GIVEN DATA:
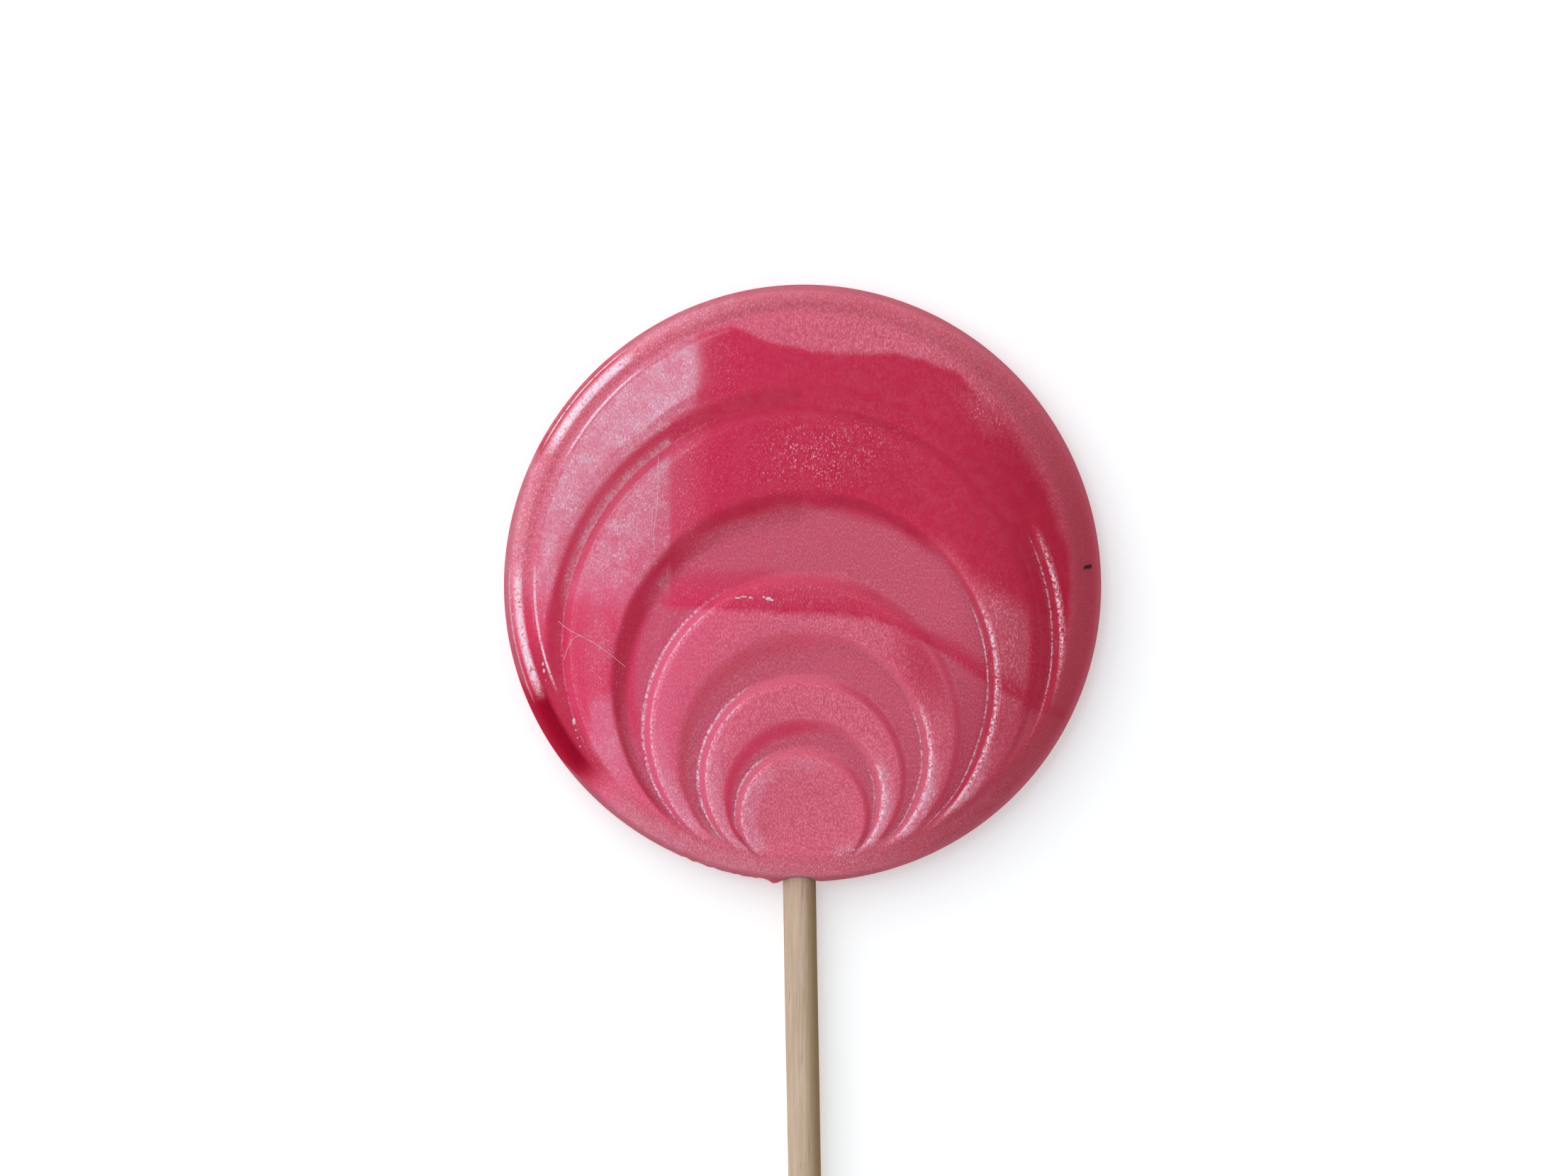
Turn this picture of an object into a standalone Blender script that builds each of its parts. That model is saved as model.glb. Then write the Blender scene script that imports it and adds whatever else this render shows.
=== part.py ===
# A moulded swirl lollipop lying on its flat back. +Z points up out of the relief face, and the
# stick runs along -Y. The origin is the middle of the flat back. Lengths are in metres.

from math import ceil, cos, hypot, pi, radians, sin, sqrt

import bmesh
import bpy
from mathutils import Vector
from mathutils.geometry import delaunay_2d_cdt

# Driving dimensions of the candy
disc_radius = 0.035
disc_thickness = 0.008
face_radius = 0.0315
groove_depth = 0.0009
steepest_wall = 1.6

# Driving dimensions of the stick and its socket
stick_radius = 0.002
stick_length = 0.115
stick_chamfer = 0.0003
stick_height = 0.0037
stick_offset = -0.0005
stick_lean = radians(1.05)
socket_depth = 0.030
fit_gap = 0.0003

# The rim outside the face: radius, and drop below the face
rim_profile = (
    (0.0315, 0.0),
    (0.0321, 0.00035),
    (0.0330, 0.0002),
    (0.0339, 0.0008),
    (0.0346, 0.0019),
    (0.0350, 0.0036),
)

# The edge below the rim, down to the flat back: radius and height
edge_profile = (
    (0.0350, 0.0030),
    (0.0346, 0.0015),
    (0.0340, 0.0005),
    (0.0332, 0.0),
)

# The valleys between the rings. Each has four egg-shaped lines, from the outside in: outer crease,
# outer foot, inner foot, inner crease. A line is its top and bottom on Y and its half width.
valleys = {
    "outermost": (
        (0.0230, -0.0344, 0.0298),
        (0.0214, -0.0343, 0.0286),
        (0.0209, -0.0342, 0.0281),
        (0.0200, -0.0341, 0.0274),
    ),
    "second": (
        (0.0110, -0.0340, 0.0225),
        (0.0082, -0.0339, 0.0211),
        (0.0015, -0.0338, 0.0186),
        (-0.0005, -0.0339, 0.0174),
    ),
    "third": (
        (-0.0054, -0.0339, 0.0148),
        (-0.0084, -0.0338, 0.0133),
        (-0.0104, -0.0338, 0.0122),
        (-0.0122, -0.0339, 0.0111),
    ),
    "fourth": (
        (-0.0155, -0.0339, 0.0093),
        (-0.0180, -0.0338, 0.0082),
        (-0.0191, -0.0338, 0.0081),
        (-0.0207, -0.0339, 0.0072),
    ),
}

# The shallow round recess inside the last ring: its crease and its foot
recess = (
    (-0.0219, -0.0340, 0.0063),
    (-0.0245, -0.0338, 0.0051),
)

# How finely the lines are followed
circle_segments = 120
chord_error = 0.00002
line_reach = 0.0326
weld_distance = 0.00004


def egg_centre(line):
    """The height on Y where an egg line is widest: half a circle lies above it."""
    top, _, half_width = line
    return top - half_width


def outside_egg(line, x, y):
    """How far a point lies outside an egg line, negative inside it."""
    _, bottom, half_width = line
    centre = egg_centre(line)
    half_height = half_width if y > centre else centre - bottom
    return (hypot(x / half_width, (y - centre) / half_height) - 1.0) * half_width


def wall_fraction(crease, foot, x, y):
    """0 at a wall's crease, 1 at its foot, and past both ends by the same rule."""
    from_crease = outside_egg(crease, x, y)
    from_foot = outside_egg(foot, x, y)
    if abs(from_crease - from_foot) < 1e-9:
        return 0.0
    return from_crease / (from_crease - from_foot)


def wall_depth(crease, foot, x, y, inward):
    """Depth of one sloping wall, which never falls faster than steepest_wall."""
    from_crease = outside_egg(crease, x, y) * inward
    if from_crease <= 0.0:
        return 0.0
    fraction = min(wall_fraction(crease, foot, x, y), 1.0)
    if fraction <= 0.0:
        fraction = 1.0
    return min(groove_depth * fraction, from_crease * steepest_wall)


def relief_depth(x, y):
    """Depth below the face of the valley or recess that a point lies in."""
    deepest = wall_depth(recess[0], recess[1], x, y, -1.0)
    for outer_crease, outer_foot, inner_foot, inner_crease in valleys.values():
        outer = wall_depth(outer_crease, outer_foot, x, y, -1.0)
        inner = wall_depth(inner_crease, inner_foot, x, y, 1.0)
        deepest = max(deepest, min(outer, inner))
    return deepest


def rim_drop(radius):
    """Drop of the rim below the face at a distance from the disc's middle."""
    for (inner, inner_drop), (outer, outer_drop) in zip(rim_profile, rim_profile[1:]):
        if inner < radius <= outer:
            return inner_drop + (outer_drop - inner_drop) * (radius - inner) / (outer - inner)
    return rim_profile[-1][1] if radius > face_radius else 0.0


def circle_points(radius, segments):
    """Points of a circle round the disc's middle, counterclockwise."""
    turns = [2.0 * pi * step / segments for step in range(segments)]
    return [Vector((radius * cos(turn), radius * sin(turn))) for turn in turns]


def egg_points(line):
    """Points of an egg line from its bottom round to its bottom, inside the line's reach."""
    _, bottom, half_width = line
    centre = egg_centre(line)
    segments = ceil(pi * sqrt(half_width / (2.0 * chord_error)))
    points = []
    for step in range(segments + 1):
        turn = 2.0 * pi * step / segments
        half_height = half_width if cos(turn) < 0.0 else centre - bottom
        point = Vector((half_width * sin(turn), centre - half_height * cos(turn)))
        if point.length < line_reach:
            points.append(point)
    return points


def make_face_mesh():
    """The relief face as a triangulated sheet whose edges follow every crease and foot."""
    points = []
    edges = []
    for radius, _ in rim_profile:
        first = len(points)
        points += circle_points(radius, circle_segments)
        edges += [(first + step, first + (step + 1) % circle_segments) for step in range(circle_segments)]
    lines = [line for valley in valleys.values() for line in valley] + list(recess)
    for line in lines:
        first = len(points)
        points += egg_points(line)
        edges += [(step, step + 1) for step in range(first, len(points) - 1)]

    corners, _, triangles, _, _, _ = delaunay_2d_cdt(points, edges, [], 0, 1e-7)
    sheet = bmesh.new()
    verts = [sheet.verts.new((corner.x, corner.y, 0.0)) for corner in corners]
    for triangle in triangles:
        sheet.faces.new([verts[index] for index in triangle])
    bmesh.ops.remove_doubles(sheet, verts=sheet.verts, dist=weld_distance)
    for vert in sheet.verts:
        radius = hypot(vert.co.x, vert.co.y)
        vert.co.z = disc_thickness - max(relief_depth(vert.co.x, vert.co.y), rim_drop(radius))
    return sheet


def close_below(sheet):
    """Lofts the rim of the sheet down round the edge and closes it with the flat back."""
    ring = [edge for edge in sheet.edges if edge.is_boundary]
    for radius, height in edge_profile:
        grown = bmesh.ops.extrude_edge_only(sheet, edges=ring)["geom"]
        for vert in (item for item in grown if isinstance(item, bmesh.types.BMVert)):
            stretch = radius / hypot(vert.co.x, vert.co.y)
            vert.co = (vert.co.x * stretch, vert.co.y * stretch, height)
        ring = [item for item in grown if isinstance(item, bmesh.types.BMEdge)]
    bmesh.ops.contextual_create(sheet, geom=ring)
    bmesh.ops.recalc_face_normals(sheet, faces=sheet.faces)


def make_material(name, colour, roughness):
    """A Principled material with one colour."""
    material = bpy.data.materials.new(name)
    material.use_nodes = True
    shader = material.node_tree.nodes["Principled BSDF"]
    shader.inputs["Base Color"].default_value = (*colour, 1.0)
    shader.inputs["Roughness"].default_value = roughness
    shader.inputs["Metallic"].default_value = 0.0
    return material


def add_object(name, mesh, collection):
    """Links a new object for the mesh into a collection."""
    piece = bpy.data.objects.new(name, mesh)
    collection.objects.link(piece)
    return piece


def place_on_stick_axis(piece, inner_end):
    """Turns a cylinder's Z to run out along the stick, starting at its inner end."""
    piece.rotation_euler = (pi / 2.0, 0.0, stick_lean)
    piece.location = (
        stick_offset - sin(stick_lean) * (disc_radius + inner_end),
        inner_end,
        stick_height,
    )


def make_cylinder(name, radius, length, chamfer, segments, collection):
    """A cylinder that stands on its origin, with chamfered ends if a chamfer is given."""
    body = bmesh.new()
    bmesh.ops.create_cone(
        body, cap_ends=True, segments=segments, radius1=radius, radius2=radius, depth=length
    )
    bmesh.ops.translate(body, verts=body.verts, vec=(0.0, 0.0, length / 2.0))
    if chamfer > 0.0:
        ends = [edge for edge in body.edges if abs(edge.verts[0].co.z - edge.verts[1].co.z) < 1e-9]
        bmesh.ops.bevel(body, geom=ends, offset=chamfer, segments=2, profile=0.5, affect="EDGES")
    mesh = bpy.data.meshes.new(name)
    body.to_mesh(mesh)
    body.free()
    return add_object(name, mesh, collection)


def make_candy(parts, cutters):
    """The candy disc: relief face, rounded rim, flat back and the blind socket for the stick."""
    sheet = make_face_mesh()
    close_below(sheet)
    mesh = bpy.data.meshes.new("candy_disc")
    sheet.to_mesh(mesh)
    sheet.free()
    candy = add_object("candy_disc", mesh, parts)
    candy.data.materials.append(make_material("boiled_sugar", (0.56, 0.10, 0.16), 0.25))
    candy.data.shade_smooth()
    candy.data.set_sharp_from_angle(angle=radians(20.0))

    inner_end = socket_depth - disc_radius
    socket = make_cylinder(
        "socket_cutter", stick_radius + fit_gap, 2.0 * socket_depth, 0.0, 32, cutters
    )
    place_on_stick_axis(socket, inner_end + fit_gap)
    socket.hide_render = True
    socket.display_type = "WIRE"
    cut = candy.modifiers.new("Socket", "BOOLEAN")
    cut.operation = "DIFFERENCE"
    cut.object = socket
    return candy


def make_stick(parts):
    """The plain dowel, pushed into the candy from below."""
    stick = make_cylinder("stick", stick_radius, stick_length, stick_chamfer, 32, parts)
    place_on_stick_axis(stick, socket_depth - disc_radius)
    stick.data.materials.append(make_material("pale_wood", (0.55, 0.41, 0.30), 0.6))
    stick.data.shade_smooth()
    stick.data.set_sharp_from_angle(angle=radians(30.0))
    return stick


def make_lollipop():
    """Clears the scene and builds the two pieces."""
    for leftover in list(bpy.data.objects):
        bpy.data.objects.remove(leftover, do_unlink=True)
    parts = bpy.data.collections.new("swirl_lollipop")
    cutters = bpy.data.collections.new("cutters")
    bpy.context.scene.collection.children.link(parts)
    bpy.context.scene.collection.children.link(cutters)
    make_candy(parts, cutters)
    make_stick(parts)


make_lollipop()
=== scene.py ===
from math import cos, pi, radians, sin

import bmesh
import bpy
import numpy as np
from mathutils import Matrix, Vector, noise


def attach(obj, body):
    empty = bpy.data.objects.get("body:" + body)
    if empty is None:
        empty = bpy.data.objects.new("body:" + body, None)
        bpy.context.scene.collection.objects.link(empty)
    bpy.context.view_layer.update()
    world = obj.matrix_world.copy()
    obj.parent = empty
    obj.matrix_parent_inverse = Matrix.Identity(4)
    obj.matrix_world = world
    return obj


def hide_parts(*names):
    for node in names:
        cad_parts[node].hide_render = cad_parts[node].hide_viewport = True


# Swirl lollipop seen square on from above. Lengths in the dictionaries are millimetres, unless a
# note says metres, from the middle of the candy's flat back, and meshes are made in metres.

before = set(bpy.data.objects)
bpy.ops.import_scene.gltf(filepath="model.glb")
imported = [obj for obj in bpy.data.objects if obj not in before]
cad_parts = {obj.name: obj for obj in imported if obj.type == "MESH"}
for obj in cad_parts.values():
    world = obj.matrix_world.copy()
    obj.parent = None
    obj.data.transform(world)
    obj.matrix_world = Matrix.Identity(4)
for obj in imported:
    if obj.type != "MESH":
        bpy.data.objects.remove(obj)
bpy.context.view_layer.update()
mm = 0.001
print("frame loaded:", sorted(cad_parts))


# the sugar disc

candy = {
    "radius": 35.0,
    "thickness": 7.96,          # leaves a little room below the CAD's top for the fine fibre
    "faceRadius": 31.5,
    "valleyDepth": 0.85,
    "recessDepth": 0.6,
    "steepestWall": 1.6,
    "softRound": 0.70,          # how far the walls that fall away from the light are softened
    "crispRound": 0.30,         # and the walls that face it
    "litWidth": 0.95,           # those walls are no wider than this
    "footRidge": 0.03,          # a fine ridge along the outermost valley on the left
    "rimRound": 0.22,
    "innerDip": 0.14,           # inside the first ring the face dips a little to the right
    "segments": 432,            # round the disc
    "outOfRound": 0.09,         # three shallow lobes in the outline
    "grainHeight": 0.004,       # gentle unevenness left by pouring
    "grainSize": 2.6,
    "mouthDent": 0.35,          # the sugar dips in over the stick
    "mouthReach": 2.7,
    "drip": (-3.3, 0.55, 0.45), # a small drip on the edge: its place, half width and size
    "ragged": (0.18, 0.45),     # the lower left of the edge is ragged: height and size
    "faceFrom": 5.0,            # points above this height belong to the face and its rim
}

# each line across the face: top and bottom on Y, half width, then rings up to the next line
ringLines = [
    (35.0, -35.0, 35.0, 38),
    (23.2, -34.40, 30.0, 8),    # outermost valley
    (21.3, -34.32, 28.5, 4),
    (20.8, -34.26, 28.0, 11),
    (19.4, -34.20, 26.7, 16),
    (11.0, -34.12, 22.5, 12),   # second valley
    (8.2, -34.04, 21.1, 11),
    (1.5, -33.96, 18.6, 13),
    (0.0, -33.90, 17.5, 13),
    (-5.4, -33.84, 14.8, 12),   # third valley
    (-8.4, -33.78, 13.3, 5),
    (-10.4, -33.72, 12.2, 12),
    (-11.6, -33.66, 11.2, 10),
    (-15.5, -33.60, 9.3, 10),   # fourth valley
    (-18.0, -33.54, 8.2, 3),
    (-18.9, -33.48, 8.0, 11),
    (-20.0, -33.42, 7.1, 4),
    (-21.4, -33.36, 6.5, 10),   # round recess
    (-24.4, -33.10, 4.9, 12),
    (-29.3, -29.40, 0.05, 0),
]
valleyStarts = (1, 5, 9, 13)    # each valley has four lines: outer crease and foot, inner foot and crease
recessCrease, recessFoot = ringLines[17], ringLines[18]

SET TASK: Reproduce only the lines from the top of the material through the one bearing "from math import ceil, cos, hypot, pi, radians, sin, sqrt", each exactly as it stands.

TASK SOLUTION:
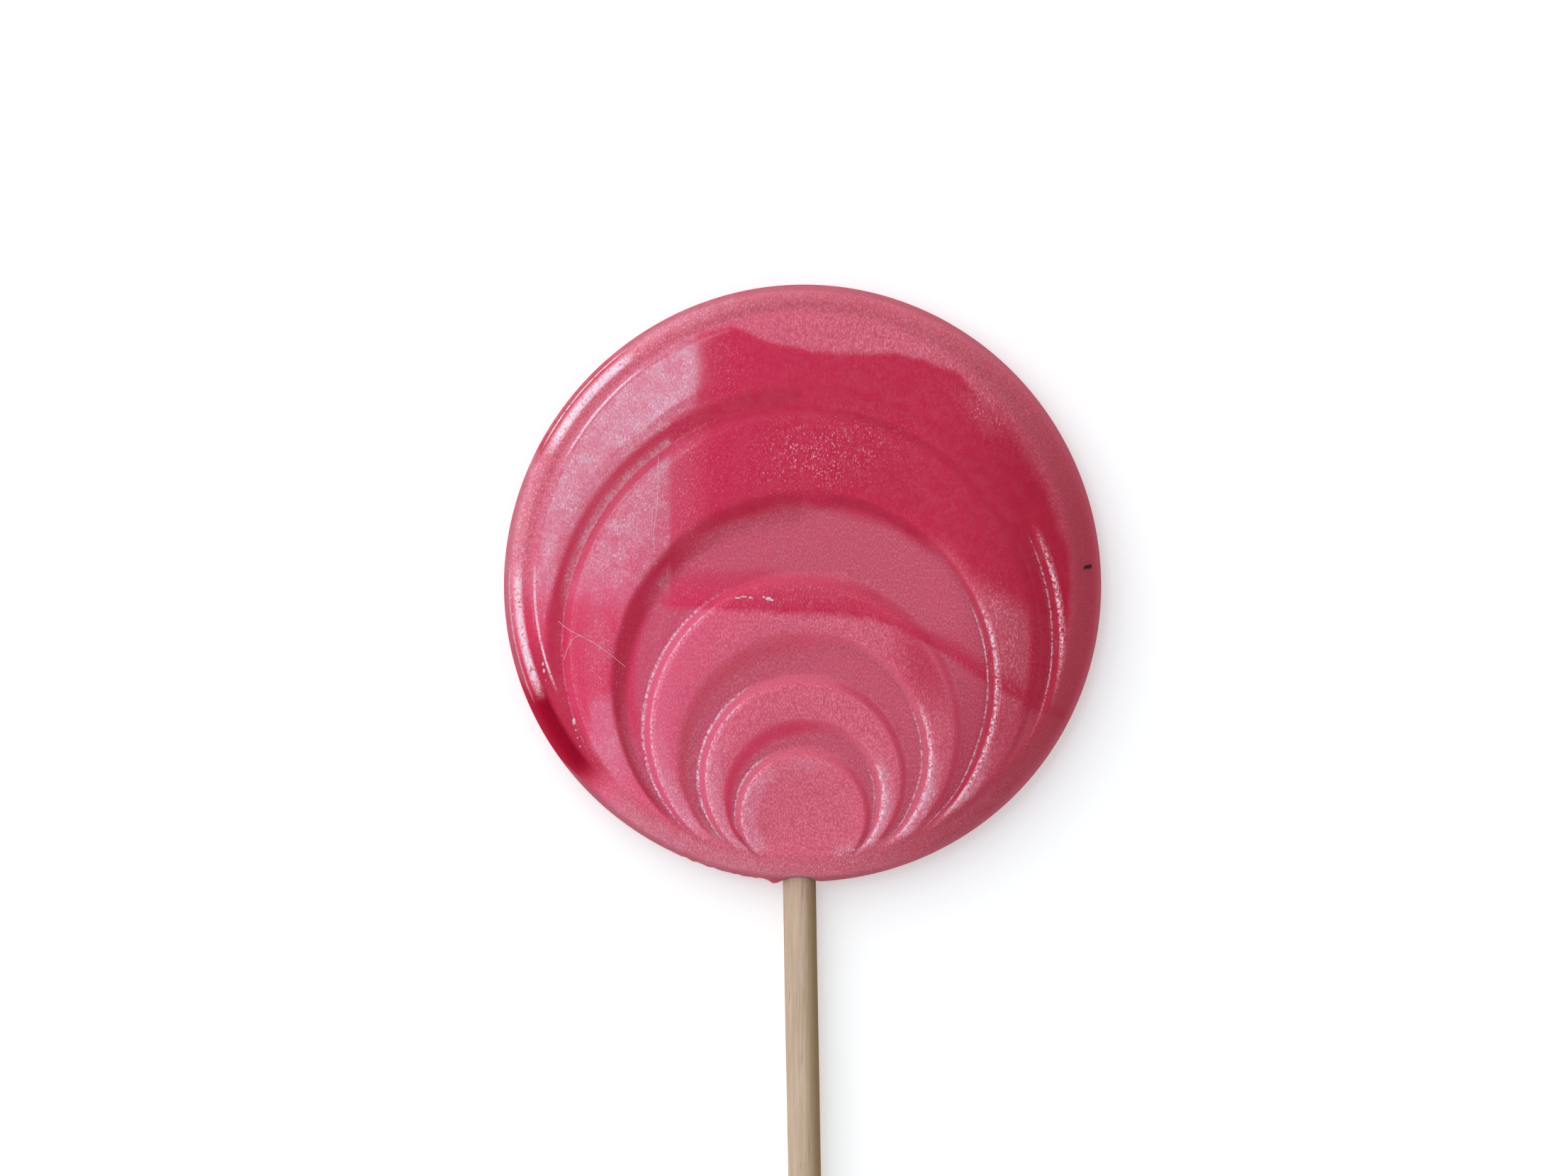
Turn this picture of an object into a standalone Blender script that builds each of its parts. That model is saved as model.glb. Then write the Blender scene script that imports it and adds whatever else this render shows.
=== part.py ===
# A moulded swirl lollipop lying on its flat back. +Z points up out of the relief face, and the
# stick runs along -Y. The origin is the middle of the flat back. Lengths are in metres.

from math import ceil, cos, hypot, pi, radians, sin, sqrt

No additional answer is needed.